The F.S.I.S.’s special attention to the claim “grass-fed” in the guideline reflected recognition of disappointment and confusion wrought in the wake of the January 2016 decision by the U.S.D.A.’s Agricultural Marketing Service to withdraw its own label standards for grass-fed and naturally raised livestock label claims used in livestock in meat marketing for several years. In announcing that decision, the A.M.S. said it had determined that “certain services” didn’t fit within the agency’s statutory authority, and that the authority to define standards for grass-fed claims labels rightfully fell under the purview of the F.S.I.S.

The F.S.I.S. in the new guideline noted, “Historically, the A.M.S. Grass (Forage) Marketing Claim Standard was considered one form of proof to F.S.I.S. that the claim ‘grass-fed’ was truthful and not misleading.” In that assertion, the F.S.I.S. seemed to confirm the former A.M.S. standard was but one form of proof and may not be decisive in some instances. That was a consideration in the A.M.S. withdrawal of its label standard as “there is no guarantee that the U.S.D.A.-verified production/marketing claim will be approved by F.S.I.S. or the Food and Drug Administration,” the A.M.S. said at the time.

The new F.S.I.S. guideline with regard to the claim “grass-fed” was similar to that formerly employed by the A.M.S.

Ferd Hoefner, policy director, National Sustainable Agriculture Coalition, which long championed the A.M.S. grass-fed standard, said, “We are pleased that F.S.I.S. has clarified through this guidance that any label claim using the term ‘grass-fed’ must meet a 100% grass-fed standard.”

Mr. Hoefner added, “The guidance is not perfect, however, and subsequent grass-fed claims will require stringent scrutiny.

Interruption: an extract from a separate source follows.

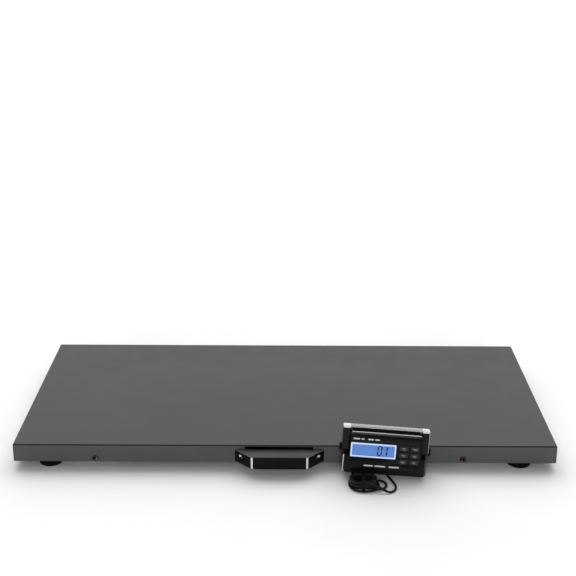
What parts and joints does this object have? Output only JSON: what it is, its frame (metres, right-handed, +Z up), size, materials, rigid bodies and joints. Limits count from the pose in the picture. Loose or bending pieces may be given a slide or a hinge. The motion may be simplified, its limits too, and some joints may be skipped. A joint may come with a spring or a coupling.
{
  "type": "animal weighing scale",
  "caption": "Low flat platform scale for livestock with levelling feet and a pull handle, wired to a small display unit that leans on its front edge.",
  "frame": {"origin": "on the floor, under the middle of the object measured without the free cable", "axes": "+X along the platform to the right, +Y from the front with the display to the back, +Z up"},
  "size_m": [1.067, 0.608, 0.1048],
  "materials": {
    "deck_paint": "satin dark grey paint",
    "zinc_steel": "zinc-plated, dull",
    "cell_aluminium": "milled",
    "foot_rubber": "matte black",
    "copper_screw": "copper-coloured plating",
    "grey_plastic": "matte",
    "handle_plastic": "glossy black",
    "case_plastic": "fine-grained black",
    "bracket_plastic": "satin black",
    "label_film": "satin film",
    "bezel_plastic": "pale, lit from behind",
    "display_blue": "blue backlit display",
    "key_plastic": "matte dark grey",
    "board_green": "solder mask",
    "cable_jacket": "satin black jacket"
  },
  "bodies": {
    "root": {"deck": "deck_paint", "rail_front": "zinc_steel", "rail_rear": "zinc_steel", "rail_left": "zinc_steel", "rail_right": "zinc_steel", "cell_spacer_front_left": "zinc_steel", "cell_spacer_front_right": "zinc_steel", "cell_spacer_rear_left": "zinc_steel", "cell_spacer_rear_right": "zinc_steel", "lock_nut_front_left": "zinc_steel", "lock_nut_front_right": "zinc_steel", "lock_nut_rear_left": "zinc_steel", "lock_nut_rear_right": "zinc_steel", "handle_screw_left": "zinc_steel", "handle_screw_right": "zinc_steel", "load_cell_front_left": "cell_aluminium", "load_cell_front_right": "cell_aluminium", "load_cell_rear_left": "cell_aluminium", "load_cell_rear_right": "cell_aluminium", "case_gland": "foot_rubber", "skirt_screw_left": "copper_screw", "skirt_screw_right": "copper_screw", "junction_box_base": "grey_plastic", "junction_box_lid": "grey_plastic", "battery_pack": "grey_plastic", "handle": "handle_plastic", "case_front": "case_plastic", "case_back": "case_plastic", "face_label": "label_film", "display_bezel": "bezel_plastic", "display_panel": "display_blue", "circuit_board": "board_green", "platform_gland": "cable_jacket", "cell_lead_front_left": "cable_jacket", "cell_lead_front_right": "cable_jacket", "cell_lead_rear_left": "cable_jacket", "cell_lead_rear_right": "cable_jacket", "cord_in": "cable_jacket", "cord_hank": "cable_jacket", "cord_out": "cable_jacket", "cord_tie": "cable_jacket"},
    "foot_front_left": {"foot_stud_front_left": "zinc_steel", "foot_pad_front_left": "foot_rubber"},
    "foot_front_right": {"foot_stud_front_right": "zinc_steel", "foot_pad_front_right": "foot_rubber"},
    "foot_rear_left": {"foot_stud_rear_left": "zinc_steel", "foot_pad_rear_left": "foot_rubber"},
    "foot_rear_right": {"foot_stud_rear_right": "zinc_steel", "foot_pad_rear_right": "foot_rubber"},
    "bracket": {"bracket": "bracket_plastic"},
    "knob_left": {"knob_left": "handle_plastic"},
    "knob_right": {"knob_right": "handle_plastic"},
    "key_1": {"key_1": "key_plastic"},
    "key_2": {"key_2": "key_plastic"},
    "key_3": {"key_3": "key_plastic"},
    "key_4": {"key_4": "key_plastic"},
    "key_5": {"key_5": "key_plastic"},
    "key_6": {"key_6": "key_plastic"},
    "battery_cover": {"battery_cover": "case_plastic"}
  },
  "joints": [
    {"name": "foot_front_left_turn", "type": "hinge", "parent": "root", "child": "foot_front_left", "pos_m": [-0.465, -0.20449, 0], "axis": [0, 0, 1], "range_deg": [-720, 720]},
    {"name": "foot_front_right_turn", "type": "hinge", "parent": "root", "child": "foot_front_right", "pos_m": [0.465, -0.20449, 0], "axis": [0, 0, 1], "range_deg": [-720, 720]},
    {"name": "foot_rear_left_turn", "type": "hinge", "parent": "root", "child": "foot_rear_left", "pos_m": [-0.465, 0.25351, 0], "axis": [0, 0, 1], "range_deg": [-720, 720]},
    {"name": "foot_rear_right_turn", "type": "hinge", "parent": "root", "child": "foot_rear_right", "pos_m": [0.465, 0.25351, 0], "axis": [0, 0, 1], "range_deg": [-720, 720]},
    {"name": "bracket_swing", "type": "hinge", "parent": "root", "child": "bracket", "pos_m": [0.19337, -0.25012, 0.05378], "axis": [0.9973, -0.0127, -0.0721], "range_deg": [-45, 90]},
    {"name": "knob_left_turn", "type": "hinge", "parent": "bracket", "child": "knob_left", "pos_m": [0.19337, -0.25012, 0.05378], "axis": [0.9973, -0.0127, -0.0721], "continuous": true},
    {"name": "knob_right_turn", "type": "hinge", "parent": "bracket", "child": "knob_right", "pos_m": [0.19337, -0.25012, 0.05378], "axis": [0.9973, -0.0127, -0.0721], "continuous": true},
    {"name": "key_1_press", "type": "slide", "parent": "root", "child": "key_1", "axis": [0, 0.9848, -0.1736], "range_m": [0, 0.0008], "stiffness_N_per_m": 500},
    {"name": "key_2_press", "type": "slide", "parent": "root", "child": "key_2", "axis": [0, 0.9848, -0.1736], "range_m": [0, 0.0008], "stiffness_N_per_m": 500},
    {"name": "key_3_press", "type": "slide", "parent": "root", "child": "key_3", "axis": [0, 0.9848, -0.1736], "range_m": [0, 0.0008], "stiffness_N_per_m": 500},
    {"name": "key_4_press", "type": "slide", "parent": "root", "child": "key_4", "axis": [0, 0.9848, -0.1736], "range_m": [0, 0.0008], "stiffness_N_per_m": 500},
    {"name": "key_5_press", "type": "slide", "parent": "root", "child": "key_5", "axis": [0, 0.9848, -0.1736], "range_m": [0, 0.0008], "stiffness_N_per_m": 500},
    {"name": "key_6_press", "type": "slide", "parent": "root", "child": "key_6", "axis": [0, 0.9848, -0.1736], "range_m": [0, 0.0008], "stiffness_N_per_m": 500},
    {"name": "battery_cover_slide", "type": "slide", "parent": "root", "child": "battery_cover", "axis": [-0.9973, 0.0127, 0.0721], "range_m": [0, 0.03]}
  ]
}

Even with this new guidance, F.S.I.S. can still approve lesser label claims, such as ‘75% grass fed’ or ‘80% grass fed.’ These claims are misleading for consumers and harmful to the farmers and ranchers who have built their reputations, and, indeed, an entire industry, on the 100% grass-fed standard.”

The F.S.I.S. guideline also addressed how establishments may use purchased products bearing animal-raising claims as ingredients in further-processed meat or poultry products or in cases where product is repackaged. “Establishments may use the purchased product label as documentation to support carrying the same claims over to a new label for the further-processed or repackaged product. Examples of claims that can be carried over include breed claims, diet claims and raising claims,” the F.S.I.S. said.

The agency said in further-processed products in which the meat or poultry is used as an ingredient, the animal-raising claim will need to be preceded by a statement.

“For example, if an establishment making a breaded chicken breast patty nugget purchases chicken breast bearing a ‘raised without antibiotics’ claim, the establishment may carry the claim through to the label of the chicken breast patty nugget in which the chicken breast is used as an ingredient provided the claim is preceded by an appropriate statement, e.g., ‘chicken raised without antibiotics,’” the F.S.I.S. said.

At the same time, the F.S.I.S. said, companies cannot carry over claims from purchased products that are certified by a third-party entity.

“For example, Organic, U.S.D.A. Process Verified Program, or Certified Humane claims cannot be carried forward without the company producing the final product having its own certification or verification,” the agency explained.

For an establishment to include claims from another company’s label, the F.S.I.S. said it requires first, a copy of the complete incoming purchased product label bearing the claims being duplicated or a copy of the prior label approval and label of sourced product, and two, a written description for the identification, control, and segregation of non-conforming animals/product.

The F.S.I.S. sought public comment on the guideline with the comment period beginning on Oct. 5 and extending 60 days.